Her reasons for covering up the killing differed from those Crown counsel John Swanson suggested during the cross-examination of Louie on March 31 at the Kelowna Law Courts.
Robotti said the steps she took to cover up the killing were to buy time to find arrangements for Louie’s son, assuming he would land in the custody of Louie’s mother, whom she did not want to take care of the child. The distrust, Robotti said, was due to things Louie had said about her own upbringing in the past.
“I just wanted a little bit of time, a few days, that’s all I wanted,” Robotti said. “By the end of the week or so, we were going to (turn ourselves in) there was no question.”
Robotti would get emotional at times during the testimony, wiping away tears when talking about the relationship between her and Louie.

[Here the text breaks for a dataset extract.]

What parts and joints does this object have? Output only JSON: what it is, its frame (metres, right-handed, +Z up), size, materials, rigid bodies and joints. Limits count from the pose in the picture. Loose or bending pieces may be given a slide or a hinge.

“What I’m suggesting to you Mrs. Robotti, is that the reason you did all this is because you were hoping to be able to carry the lie that you had created on the morning of Jan. 4 indefinitely,” Swanson said. “You were hoping that if you could get rid of all traces of Roxanne, nobody would be able to tie her death to you.”
“No. If it had been that I would have done so much more to clean my house and do different things. I just knew that … it’s not something you can hide, it’s not something you want to try and get away with,” Robotti said. “It’s going to be haunting your mind, it haunts your mind. It haunts me today. No. I couldn’t. It was something too horrible. You can’t bury something like that.”
She told the jury she did lie to police when stating Louie never showed up prior to her scheduled flight to Vancouver, and she was taking steps to buy time to find a safe place for her great grandchild — eventually planning to turn herself in.
“I’m not suggesting the killing of Roxanne was planned, but I’m suggesting to you that it was intentional,” Swanson said.
“No, it never was,” Robotti replied.
“You wanted Roxanne dead on that morning,” Swanson said.
“If I wanted Roxanne dead we didn’t have to go through all that horrible nightmare that night. I could have just taken some swings at her really hard when I did have the crowbar. We didn’t have to go through all that,” Robotti said. “I didn’t want her dead. I wanted to confine her or constrain her, but I didn’t mean to — no, to hurt her that bad. I could have hit her so much harder and it wouldn’t have gone on the way it did. I was afraid to hit her too hard. I still did … I still did.”
Father of child takes the stand
The father of Roxanne Louie’s now five-year-old child and Robotti’s grandson, Dylan Spence, took the stand Friday.
Spence, 27, works in the oilfield in Fort McMurray and his relationship with Louie began in a Penticton nightclub in 2011.
The on-and-off relationship of two to three years had multiple instances of discord, Spence told the jury.
The relationship ended, resulting in multiple contacts with the RCMP and eventually a no-contact order between the two.
“There was a lot of violence. There was a lot of possession and controlling,” Spence testified. “But more often than not it was the violence.”
Spence outlined three instances, one in particular where he testified Louie had attacked him with multiple bottles, stabbing him in both legs with a broken bottle before he struck her with an open hand to her mouth, ending the dispute. The incident resulted in at least seven stitches to Spence’s face.
All of which occurred with their son on the floor. Spence said in that incident, a neighbour had called the police, picking up his son and removing him from the residence where he was crawling amongst the glass of the broken bottles.
There were two more major incidents, Spence said, of a similar nature, but less severe.
Spence told the jury he was convicted for an unrelated 2014 assault in Whitecourt, AB.
Crown counsel during cross examination of Spence noted he was in the courtroom during Robotti’s testimony briefly.
“There was a brief moment where I was before it was known that I was not to be present,” Spence said.
Spence said the violence was always caused by Louie.
“Never did I start any sort of physical altercation,” Spence said.
The trial continues Monday at the Kelowna Law Courts, with one more defence witness planned to go before the jury.